**SET PROBLEM**
What is wanted is an exact restatement of the lines from the one with "centred by its box" through the one with "obj.parent = empty", both included, and of no other lines.

**LISTED ENTRIES**
::::
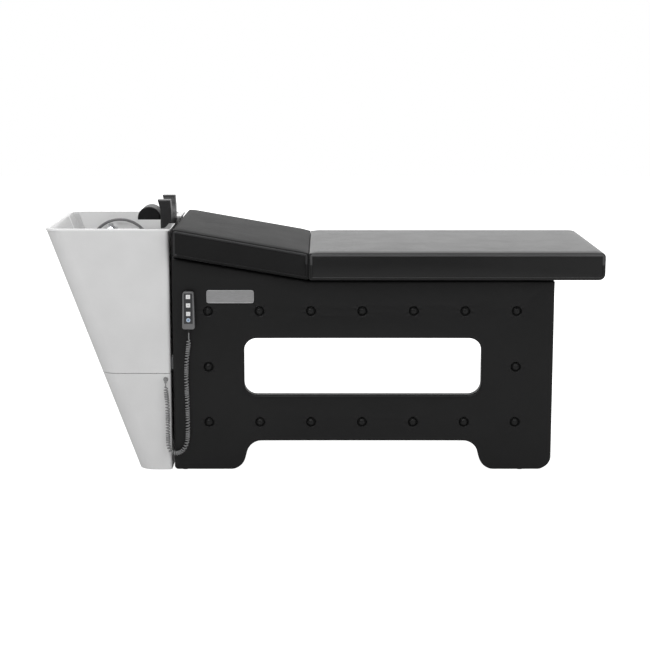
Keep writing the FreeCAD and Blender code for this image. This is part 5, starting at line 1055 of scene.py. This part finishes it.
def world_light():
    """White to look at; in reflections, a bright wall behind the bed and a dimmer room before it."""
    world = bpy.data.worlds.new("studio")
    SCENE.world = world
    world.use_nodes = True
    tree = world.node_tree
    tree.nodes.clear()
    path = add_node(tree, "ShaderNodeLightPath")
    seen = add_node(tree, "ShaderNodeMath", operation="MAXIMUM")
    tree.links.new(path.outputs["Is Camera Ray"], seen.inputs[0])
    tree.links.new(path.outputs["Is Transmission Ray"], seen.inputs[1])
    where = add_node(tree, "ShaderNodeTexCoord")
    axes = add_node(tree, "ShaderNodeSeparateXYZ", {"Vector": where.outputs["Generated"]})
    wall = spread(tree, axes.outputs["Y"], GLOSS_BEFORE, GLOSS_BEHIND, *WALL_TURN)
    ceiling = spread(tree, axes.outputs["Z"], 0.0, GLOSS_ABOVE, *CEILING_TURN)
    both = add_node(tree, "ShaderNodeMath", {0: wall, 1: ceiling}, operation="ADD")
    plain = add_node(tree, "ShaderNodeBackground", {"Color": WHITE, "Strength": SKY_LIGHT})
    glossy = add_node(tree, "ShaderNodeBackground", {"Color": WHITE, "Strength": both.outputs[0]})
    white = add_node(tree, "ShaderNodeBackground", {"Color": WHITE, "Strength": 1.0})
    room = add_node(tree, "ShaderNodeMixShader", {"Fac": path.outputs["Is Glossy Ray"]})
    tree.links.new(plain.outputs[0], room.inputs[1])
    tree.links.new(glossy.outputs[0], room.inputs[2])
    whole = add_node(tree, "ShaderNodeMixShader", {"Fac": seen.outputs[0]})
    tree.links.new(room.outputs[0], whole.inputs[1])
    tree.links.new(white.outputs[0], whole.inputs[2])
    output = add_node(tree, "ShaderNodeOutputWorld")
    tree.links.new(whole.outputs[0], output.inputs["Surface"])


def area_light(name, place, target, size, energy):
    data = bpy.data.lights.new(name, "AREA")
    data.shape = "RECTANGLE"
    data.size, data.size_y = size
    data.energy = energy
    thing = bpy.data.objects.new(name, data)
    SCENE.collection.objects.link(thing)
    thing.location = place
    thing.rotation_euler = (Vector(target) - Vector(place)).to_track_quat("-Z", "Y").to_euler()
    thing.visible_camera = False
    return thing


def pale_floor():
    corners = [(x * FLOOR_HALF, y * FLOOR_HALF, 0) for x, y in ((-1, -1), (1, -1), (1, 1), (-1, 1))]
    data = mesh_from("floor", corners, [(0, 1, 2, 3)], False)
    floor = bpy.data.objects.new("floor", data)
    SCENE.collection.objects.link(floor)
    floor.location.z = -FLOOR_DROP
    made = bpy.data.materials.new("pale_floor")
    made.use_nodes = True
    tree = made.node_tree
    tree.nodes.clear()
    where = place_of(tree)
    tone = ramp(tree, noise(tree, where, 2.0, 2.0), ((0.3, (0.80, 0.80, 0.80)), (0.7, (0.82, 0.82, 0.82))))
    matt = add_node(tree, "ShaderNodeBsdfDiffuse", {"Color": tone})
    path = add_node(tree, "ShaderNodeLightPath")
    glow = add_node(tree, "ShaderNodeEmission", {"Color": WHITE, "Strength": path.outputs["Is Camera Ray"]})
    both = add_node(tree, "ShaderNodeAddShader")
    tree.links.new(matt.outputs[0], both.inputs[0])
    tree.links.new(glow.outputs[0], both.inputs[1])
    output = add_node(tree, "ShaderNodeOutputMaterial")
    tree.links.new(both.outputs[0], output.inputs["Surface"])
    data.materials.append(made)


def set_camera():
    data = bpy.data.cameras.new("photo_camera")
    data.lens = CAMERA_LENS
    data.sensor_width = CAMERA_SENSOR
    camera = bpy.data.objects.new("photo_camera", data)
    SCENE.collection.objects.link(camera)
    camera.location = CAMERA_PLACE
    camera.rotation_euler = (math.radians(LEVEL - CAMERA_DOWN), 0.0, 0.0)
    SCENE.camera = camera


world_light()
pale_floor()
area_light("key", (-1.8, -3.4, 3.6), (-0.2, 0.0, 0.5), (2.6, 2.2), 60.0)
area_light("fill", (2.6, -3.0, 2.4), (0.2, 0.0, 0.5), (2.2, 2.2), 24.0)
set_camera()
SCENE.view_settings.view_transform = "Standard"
::::
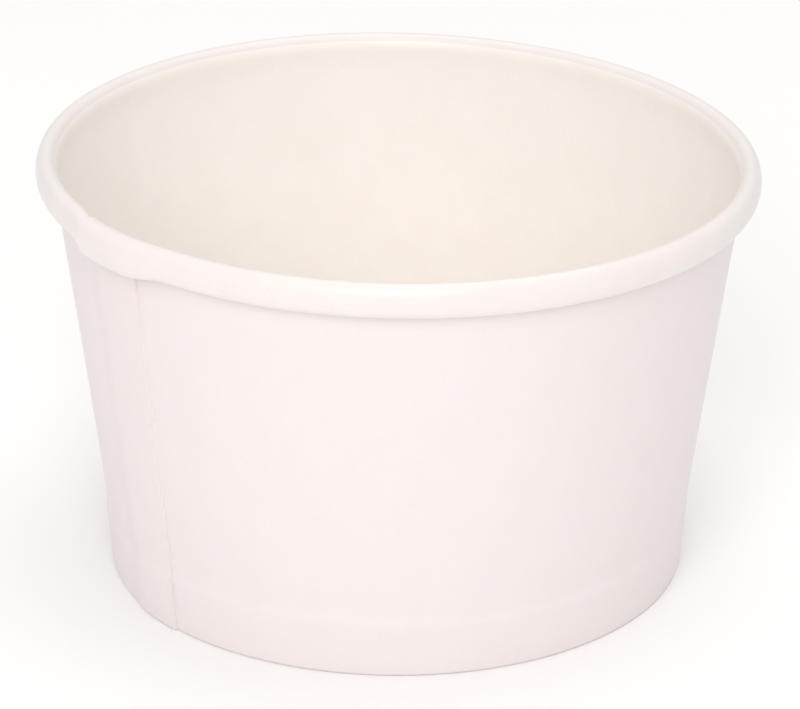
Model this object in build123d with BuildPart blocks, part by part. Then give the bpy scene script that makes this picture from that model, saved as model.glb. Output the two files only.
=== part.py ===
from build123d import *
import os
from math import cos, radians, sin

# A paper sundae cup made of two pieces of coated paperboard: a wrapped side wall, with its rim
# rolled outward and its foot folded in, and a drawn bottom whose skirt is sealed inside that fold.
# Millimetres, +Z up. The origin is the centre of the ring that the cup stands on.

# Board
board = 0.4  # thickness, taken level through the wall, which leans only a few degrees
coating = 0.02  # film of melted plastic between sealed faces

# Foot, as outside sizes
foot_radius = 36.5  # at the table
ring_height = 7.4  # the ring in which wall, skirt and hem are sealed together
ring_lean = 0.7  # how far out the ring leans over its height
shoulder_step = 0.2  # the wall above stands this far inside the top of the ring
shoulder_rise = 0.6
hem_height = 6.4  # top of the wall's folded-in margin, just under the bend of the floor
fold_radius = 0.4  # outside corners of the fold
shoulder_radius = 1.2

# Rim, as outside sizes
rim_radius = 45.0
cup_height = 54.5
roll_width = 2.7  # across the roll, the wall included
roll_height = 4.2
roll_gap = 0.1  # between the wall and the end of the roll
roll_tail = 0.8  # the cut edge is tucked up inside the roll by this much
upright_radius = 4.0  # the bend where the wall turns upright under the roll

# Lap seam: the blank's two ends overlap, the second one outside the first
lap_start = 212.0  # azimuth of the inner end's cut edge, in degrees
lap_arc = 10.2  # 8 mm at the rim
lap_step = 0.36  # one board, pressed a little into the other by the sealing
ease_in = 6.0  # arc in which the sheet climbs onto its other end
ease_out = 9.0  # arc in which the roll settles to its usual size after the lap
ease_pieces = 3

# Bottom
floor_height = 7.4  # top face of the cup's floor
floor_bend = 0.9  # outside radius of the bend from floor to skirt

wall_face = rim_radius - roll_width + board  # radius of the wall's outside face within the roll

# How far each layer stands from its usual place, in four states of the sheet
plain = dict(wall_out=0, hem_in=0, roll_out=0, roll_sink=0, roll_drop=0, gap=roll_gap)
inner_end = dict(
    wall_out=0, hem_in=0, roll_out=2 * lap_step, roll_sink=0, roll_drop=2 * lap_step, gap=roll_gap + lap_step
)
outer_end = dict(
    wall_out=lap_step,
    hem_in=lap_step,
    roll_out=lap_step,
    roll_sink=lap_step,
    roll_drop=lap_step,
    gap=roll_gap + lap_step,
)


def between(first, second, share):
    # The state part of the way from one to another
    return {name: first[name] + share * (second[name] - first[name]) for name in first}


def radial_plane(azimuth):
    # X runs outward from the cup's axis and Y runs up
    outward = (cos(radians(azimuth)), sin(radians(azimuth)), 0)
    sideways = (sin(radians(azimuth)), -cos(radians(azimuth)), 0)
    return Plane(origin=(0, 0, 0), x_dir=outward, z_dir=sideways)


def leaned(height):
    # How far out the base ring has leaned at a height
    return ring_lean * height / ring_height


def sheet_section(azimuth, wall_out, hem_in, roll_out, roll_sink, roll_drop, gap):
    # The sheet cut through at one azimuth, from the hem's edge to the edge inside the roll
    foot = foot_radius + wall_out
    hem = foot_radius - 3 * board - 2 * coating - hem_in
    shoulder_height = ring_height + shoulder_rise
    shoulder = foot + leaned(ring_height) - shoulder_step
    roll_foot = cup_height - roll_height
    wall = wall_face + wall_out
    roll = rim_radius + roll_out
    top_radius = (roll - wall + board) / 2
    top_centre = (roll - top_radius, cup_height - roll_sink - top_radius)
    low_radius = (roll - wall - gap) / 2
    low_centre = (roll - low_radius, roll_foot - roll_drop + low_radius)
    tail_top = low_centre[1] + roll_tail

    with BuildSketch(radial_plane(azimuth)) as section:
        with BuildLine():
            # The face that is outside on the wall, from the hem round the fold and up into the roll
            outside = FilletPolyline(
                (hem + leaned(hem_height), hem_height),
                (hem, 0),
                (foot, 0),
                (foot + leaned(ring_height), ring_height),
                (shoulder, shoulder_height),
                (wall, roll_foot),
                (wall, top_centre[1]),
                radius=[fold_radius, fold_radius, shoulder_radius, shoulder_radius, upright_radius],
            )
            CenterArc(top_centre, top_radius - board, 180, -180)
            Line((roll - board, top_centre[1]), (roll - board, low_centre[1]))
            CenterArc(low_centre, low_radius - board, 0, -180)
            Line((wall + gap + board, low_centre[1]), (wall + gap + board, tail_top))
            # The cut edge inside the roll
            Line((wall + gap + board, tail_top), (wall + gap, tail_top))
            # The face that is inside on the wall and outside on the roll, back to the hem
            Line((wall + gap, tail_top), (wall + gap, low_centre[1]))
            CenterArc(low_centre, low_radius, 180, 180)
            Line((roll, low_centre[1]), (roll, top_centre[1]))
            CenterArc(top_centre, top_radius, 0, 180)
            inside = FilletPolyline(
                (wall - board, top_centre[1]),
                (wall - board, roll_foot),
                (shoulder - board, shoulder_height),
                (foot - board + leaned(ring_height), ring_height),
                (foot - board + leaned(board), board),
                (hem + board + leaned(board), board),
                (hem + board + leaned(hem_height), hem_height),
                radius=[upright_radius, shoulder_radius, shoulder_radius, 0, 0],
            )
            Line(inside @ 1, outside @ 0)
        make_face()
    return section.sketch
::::
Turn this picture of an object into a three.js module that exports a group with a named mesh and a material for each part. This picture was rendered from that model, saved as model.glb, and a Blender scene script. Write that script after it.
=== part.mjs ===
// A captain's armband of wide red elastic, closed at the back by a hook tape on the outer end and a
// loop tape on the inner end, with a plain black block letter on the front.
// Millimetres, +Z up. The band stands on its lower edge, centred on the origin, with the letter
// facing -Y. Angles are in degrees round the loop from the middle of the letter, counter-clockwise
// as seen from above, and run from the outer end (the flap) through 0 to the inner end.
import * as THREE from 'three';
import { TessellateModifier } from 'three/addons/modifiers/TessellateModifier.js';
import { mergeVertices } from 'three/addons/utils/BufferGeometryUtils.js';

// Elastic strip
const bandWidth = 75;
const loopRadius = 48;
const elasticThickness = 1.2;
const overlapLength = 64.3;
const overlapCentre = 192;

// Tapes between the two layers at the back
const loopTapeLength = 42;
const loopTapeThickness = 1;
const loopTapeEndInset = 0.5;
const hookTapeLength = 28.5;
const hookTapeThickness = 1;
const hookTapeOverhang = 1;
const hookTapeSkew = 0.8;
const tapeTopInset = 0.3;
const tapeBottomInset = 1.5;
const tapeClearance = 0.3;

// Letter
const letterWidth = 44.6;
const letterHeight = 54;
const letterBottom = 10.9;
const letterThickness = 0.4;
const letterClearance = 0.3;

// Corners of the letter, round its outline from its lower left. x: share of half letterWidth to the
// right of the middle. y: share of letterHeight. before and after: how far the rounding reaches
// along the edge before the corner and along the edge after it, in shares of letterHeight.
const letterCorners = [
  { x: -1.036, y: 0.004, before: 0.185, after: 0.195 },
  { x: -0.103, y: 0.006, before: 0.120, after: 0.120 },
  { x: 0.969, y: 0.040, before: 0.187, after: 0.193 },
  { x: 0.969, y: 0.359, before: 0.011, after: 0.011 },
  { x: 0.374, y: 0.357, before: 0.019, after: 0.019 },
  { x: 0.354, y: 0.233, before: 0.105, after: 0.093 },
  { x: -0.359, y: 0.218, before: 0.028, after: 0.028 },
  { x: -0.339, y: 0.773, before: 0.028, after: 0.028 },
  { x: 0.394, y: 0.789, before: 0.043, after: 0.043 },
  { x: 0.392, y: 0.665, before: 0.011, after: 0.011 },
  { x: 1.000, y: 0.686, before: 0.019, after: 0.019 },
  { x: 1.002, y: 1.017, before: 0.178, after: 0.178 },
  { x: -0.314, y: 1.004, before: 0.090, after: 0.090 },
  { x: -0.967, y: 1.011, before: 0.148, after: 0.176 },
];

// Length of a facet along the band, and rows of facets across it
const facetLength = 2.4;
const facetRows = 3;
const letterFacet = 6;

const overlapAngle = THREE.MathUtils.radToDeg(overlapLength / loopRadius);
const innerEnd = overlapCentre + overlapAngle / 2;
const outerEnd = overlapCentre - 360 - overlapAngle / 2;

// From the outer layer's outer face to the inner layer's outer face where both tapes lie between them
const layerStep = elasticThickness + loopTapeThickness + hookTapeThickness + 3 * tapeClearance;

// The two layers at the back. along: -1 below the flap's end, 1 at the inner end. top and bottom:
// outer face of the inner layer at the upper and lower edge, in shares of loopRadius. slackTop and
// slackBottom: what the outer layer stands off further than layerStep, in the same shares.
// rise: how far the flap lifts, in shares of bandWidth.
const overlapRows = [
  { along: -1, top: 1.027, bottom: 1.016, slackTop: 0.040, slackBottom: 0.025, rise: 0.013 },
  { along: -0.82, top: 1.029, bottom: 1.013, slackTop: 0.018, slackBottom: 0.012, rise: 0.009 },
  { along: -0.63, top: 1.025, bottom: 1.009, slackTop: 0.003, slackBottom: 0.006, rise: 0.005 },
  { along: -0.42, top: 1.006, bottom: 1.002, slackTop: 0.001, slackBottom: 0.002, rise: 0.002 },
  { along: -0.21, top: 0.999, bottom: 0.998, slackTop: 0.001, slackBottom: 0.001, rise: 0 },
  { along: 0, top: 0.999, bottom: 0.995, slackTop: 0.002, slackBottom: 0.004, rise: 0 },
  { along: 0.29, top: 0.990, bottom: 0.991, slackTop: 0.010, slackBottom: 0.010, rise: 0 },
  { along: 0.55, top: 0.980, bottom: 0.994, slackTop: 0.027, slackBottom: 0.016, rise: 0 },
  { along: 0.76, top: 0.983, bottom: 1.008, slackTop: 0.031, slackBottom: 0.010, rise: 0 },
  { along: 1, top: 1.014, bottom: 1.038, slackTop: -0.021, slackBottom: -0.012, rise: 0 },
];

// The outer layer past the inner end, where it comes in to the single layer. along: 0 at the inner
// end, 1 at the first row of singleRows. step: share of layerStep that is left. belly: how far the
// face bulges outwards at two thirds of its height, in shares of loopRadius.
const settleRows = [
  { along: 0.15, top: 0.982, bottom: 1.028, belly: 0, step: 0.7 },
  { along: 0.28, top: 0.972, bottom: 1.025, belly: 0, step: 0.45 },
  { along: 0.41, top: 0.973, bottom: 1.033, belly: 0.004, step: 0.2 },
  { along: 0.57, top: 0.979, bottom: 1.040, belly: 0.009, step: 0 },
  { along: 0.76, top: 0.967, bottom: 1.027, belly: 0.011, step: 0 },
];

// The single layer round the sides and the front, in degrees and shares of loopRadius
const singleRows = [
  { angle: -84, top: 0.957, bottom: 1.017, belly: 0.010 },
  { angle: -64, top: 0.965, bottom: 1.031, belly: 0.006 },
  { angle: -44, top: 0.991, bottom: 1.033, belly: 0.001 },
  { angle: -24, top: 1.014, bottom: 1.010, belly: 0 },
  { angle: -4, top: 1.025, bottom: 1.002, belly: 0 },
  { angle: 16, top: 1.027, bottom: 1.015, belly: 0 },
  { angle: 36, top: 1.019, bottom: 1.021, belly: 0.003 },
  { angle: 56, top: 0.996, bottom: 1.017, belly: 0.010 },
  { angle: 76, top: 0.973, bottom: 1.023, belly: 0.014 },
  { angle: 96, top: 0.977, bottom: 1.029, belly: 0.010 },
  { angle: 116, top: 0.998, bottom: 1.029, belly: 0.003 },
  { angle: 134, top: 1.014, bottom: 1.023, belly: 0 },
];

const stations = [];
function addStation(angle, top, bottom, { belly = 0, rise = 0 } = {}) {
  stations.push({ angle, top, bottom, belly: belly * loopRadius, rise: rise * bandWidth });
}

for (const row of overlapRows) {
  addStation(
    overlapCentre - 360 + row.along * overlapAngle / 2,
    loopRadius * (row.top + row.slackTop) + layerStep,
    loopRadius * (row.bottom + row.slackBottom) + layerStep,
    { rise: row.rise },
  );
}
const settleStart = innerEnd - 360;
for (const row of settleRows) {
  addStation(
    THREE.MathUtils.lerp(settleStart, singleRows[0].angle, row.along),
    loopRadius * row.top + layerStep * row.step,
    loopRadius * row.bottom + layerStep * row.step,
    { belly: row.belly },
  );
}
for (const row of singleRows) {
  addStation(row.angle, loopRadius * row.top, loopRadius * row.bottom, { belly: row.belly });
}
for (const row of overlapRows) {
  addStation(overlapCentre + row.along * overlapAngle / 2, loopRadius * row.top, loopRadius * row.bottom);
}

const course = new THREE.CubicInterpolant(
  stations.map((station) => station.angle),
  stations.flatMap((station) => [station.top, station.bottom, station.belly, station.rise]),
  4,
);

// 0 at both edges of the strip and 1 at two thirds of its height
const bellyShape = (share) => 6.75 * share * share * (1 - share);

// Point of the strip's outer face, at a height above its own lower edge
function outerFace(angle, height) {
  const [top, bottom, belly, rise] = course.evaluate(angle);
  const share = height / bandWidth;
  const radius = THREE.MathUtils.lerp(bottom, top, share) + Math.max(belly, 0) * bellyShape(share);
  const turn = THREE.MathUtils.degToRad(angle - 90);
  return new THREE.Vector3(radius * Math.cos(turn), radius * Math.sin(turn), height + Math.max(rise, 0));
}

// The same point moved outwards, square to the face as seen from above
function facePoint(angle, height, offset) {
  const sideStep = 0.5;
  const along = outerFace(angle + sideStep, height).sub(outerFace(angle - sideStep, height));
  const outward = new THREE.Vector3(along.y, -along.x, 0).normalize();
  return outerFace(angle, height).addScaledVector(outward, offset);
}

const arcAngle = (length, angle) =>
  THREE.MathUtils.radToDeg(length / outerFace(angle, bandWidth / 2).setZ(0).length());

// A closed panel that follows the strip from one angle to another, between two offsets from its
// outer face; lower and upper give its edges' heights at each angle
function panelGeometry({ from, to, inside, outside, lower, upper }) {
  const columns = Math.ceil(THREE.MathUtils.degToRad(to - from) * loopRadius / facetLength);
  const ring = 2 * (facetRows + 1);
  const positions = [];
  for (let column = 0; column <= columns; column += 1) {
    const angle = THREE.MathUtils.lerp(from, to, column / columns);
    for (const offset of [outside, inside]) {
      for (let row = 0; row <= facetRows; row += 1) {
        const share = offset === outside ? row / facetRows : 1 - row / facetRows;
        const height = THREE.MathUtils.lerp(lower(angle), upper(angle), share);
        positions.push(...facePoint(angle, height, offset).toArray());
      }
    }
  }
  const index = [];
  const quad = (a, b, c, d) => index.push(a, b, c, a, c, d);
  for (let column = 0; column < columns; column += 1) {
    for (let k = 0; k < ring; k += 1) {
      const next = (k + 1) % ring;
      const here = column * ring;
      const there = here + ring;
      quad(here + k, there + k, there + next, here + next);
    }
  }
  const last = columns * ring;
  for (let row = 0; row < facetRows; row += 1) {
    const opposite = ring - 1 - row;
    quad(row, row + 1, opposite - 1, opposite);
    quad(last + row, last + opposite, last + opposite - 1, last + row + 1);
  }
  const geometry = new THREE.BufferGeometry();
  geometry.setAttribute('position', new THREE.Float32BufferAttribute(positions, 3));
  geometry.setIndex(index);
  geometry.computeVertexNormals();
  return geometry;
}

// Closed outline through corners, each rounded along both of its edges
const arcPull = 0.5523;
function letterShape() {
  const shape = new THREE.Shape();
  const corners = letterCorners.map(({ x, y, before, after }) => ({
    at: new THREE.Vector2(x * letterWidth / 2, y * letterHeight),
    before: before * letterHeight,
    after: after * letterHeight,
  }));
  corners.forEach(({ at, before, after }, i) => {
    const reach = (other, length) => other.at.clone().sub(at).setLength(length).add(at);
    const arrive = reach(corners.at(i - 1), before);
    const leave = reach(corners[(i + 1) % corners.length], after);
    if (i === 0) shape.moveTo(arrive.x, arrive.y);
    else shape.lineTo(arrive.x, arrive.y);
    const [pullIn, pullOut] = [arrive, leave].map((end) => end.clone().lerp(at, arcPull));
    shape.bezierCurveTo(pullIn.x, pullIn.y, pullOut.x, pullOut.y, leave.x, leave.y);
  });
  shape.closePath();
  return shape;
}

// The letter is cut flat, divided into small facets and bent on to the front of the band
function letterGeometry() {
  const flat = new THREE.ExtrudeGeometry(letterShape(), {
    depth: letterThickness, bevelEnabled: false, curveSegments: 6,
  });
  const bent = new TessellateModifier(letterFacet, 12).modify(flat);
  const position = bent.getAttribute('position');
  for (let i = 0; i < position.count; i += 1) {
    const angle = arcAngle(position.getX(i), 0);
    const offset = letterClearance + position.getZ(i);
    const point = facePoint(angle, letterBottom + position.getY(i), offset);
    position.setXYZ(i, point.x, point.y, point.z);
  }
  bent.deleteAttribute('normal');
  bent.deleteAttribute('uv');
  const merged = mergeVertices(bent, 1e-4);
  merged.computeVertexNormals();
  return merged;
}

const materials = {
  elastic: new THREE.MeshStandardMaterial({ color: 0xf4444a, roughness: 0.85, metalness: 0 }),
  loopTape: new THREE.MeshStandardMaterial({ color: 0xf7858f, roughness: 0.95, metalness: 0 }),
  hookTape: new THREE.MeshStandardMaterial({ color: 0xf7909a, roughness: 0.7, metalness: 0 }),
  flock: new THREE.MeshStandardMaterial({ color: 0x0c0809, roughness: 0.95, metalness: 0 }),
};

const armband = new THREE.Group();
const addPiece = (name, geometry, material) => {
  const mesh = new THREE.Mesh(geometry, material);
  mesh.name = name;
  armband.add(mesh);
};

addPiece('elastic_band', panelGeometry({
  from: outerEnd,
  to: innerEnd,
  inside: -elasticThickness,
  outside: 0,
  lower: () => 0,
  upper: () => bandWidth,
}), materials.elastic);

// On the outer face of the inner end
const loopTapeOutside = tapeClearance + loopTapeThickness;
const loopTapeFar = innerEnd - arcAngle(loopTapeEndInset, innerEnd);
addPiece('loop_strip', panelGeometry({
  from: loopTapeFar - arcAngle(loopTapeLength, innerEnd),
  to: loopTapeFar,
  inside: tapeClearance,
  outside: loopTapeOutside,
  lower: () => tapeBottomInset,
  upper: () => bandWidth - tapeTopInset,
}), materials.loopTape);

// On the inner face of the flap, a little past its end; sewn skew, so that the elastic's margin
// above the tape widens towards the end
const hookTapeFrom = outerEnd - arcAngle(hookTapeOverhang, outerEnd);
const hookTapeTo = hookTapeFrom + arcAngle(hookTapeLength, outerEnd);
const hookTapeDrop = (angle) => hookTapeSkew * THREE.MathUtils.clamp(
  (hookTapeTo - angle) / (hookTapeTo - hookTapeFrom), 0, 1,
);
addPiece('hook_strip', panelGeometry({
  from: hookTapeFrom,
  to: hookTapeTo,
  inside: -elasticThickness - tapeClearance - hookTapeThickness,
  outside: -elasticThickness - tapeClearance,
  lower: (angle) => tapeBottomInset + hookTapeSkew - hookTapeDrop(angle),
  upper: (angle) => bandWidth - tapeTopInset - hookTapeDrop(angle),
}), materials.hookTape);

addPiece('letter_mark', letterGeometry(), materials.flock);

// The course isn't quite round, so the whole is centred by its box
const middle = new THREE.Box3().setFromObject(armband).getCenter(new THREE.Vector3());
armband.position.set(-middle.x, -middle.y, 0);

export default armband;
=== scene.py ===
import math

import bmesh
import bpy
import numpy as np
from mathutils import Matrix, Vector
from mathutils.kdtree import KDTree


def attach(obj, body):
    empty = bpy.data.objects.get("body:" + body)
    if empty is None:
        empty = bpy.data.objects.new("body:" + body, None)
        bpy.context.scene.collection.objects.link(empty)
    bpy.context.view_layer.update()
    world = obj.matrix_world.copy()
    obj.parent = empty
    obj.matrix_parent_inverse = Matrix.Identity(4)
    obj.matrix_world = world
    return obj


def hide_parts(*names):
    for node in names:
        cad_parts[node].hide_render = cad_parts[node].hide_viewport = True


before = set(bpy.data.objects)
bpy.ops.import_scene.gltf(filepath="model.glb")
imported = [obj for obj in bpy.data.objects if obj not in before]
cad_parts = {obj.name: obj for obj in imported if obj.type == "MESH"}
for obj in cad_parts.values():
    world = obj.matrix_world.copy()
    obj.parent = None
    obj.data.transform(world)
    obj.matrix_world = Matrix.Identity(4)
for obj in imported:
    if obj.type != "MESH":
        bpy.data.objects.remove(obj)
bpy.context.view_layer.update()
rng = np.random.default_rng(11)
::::
**FINAL RESULT**
// The course isn't quite round, so the whole is centred by its box
const middle = new THREE.Box3().setFromObject(armband).getCenter(new THREE.Vector3());
armband.position.set(-middle.x, -middle.y, 0);

export default armband;
=== scene.py ===
import math

import bmesh
import bpy
import numpy as np
from mathutils import Matrix, Vector
from mathutils.kdtree import KDTree


def attach(obj, body):
    empty = bpy.data.objects.get("body:" + body)
    if empty is None:
        empty = bpy.data.objects.new("body:" + body, None)
        bpy.context.scene.collection.objects.link(empty)
    bpy.context.view_layer.update()
    world = obj.matrix_world.copy()
    obj.parent = empty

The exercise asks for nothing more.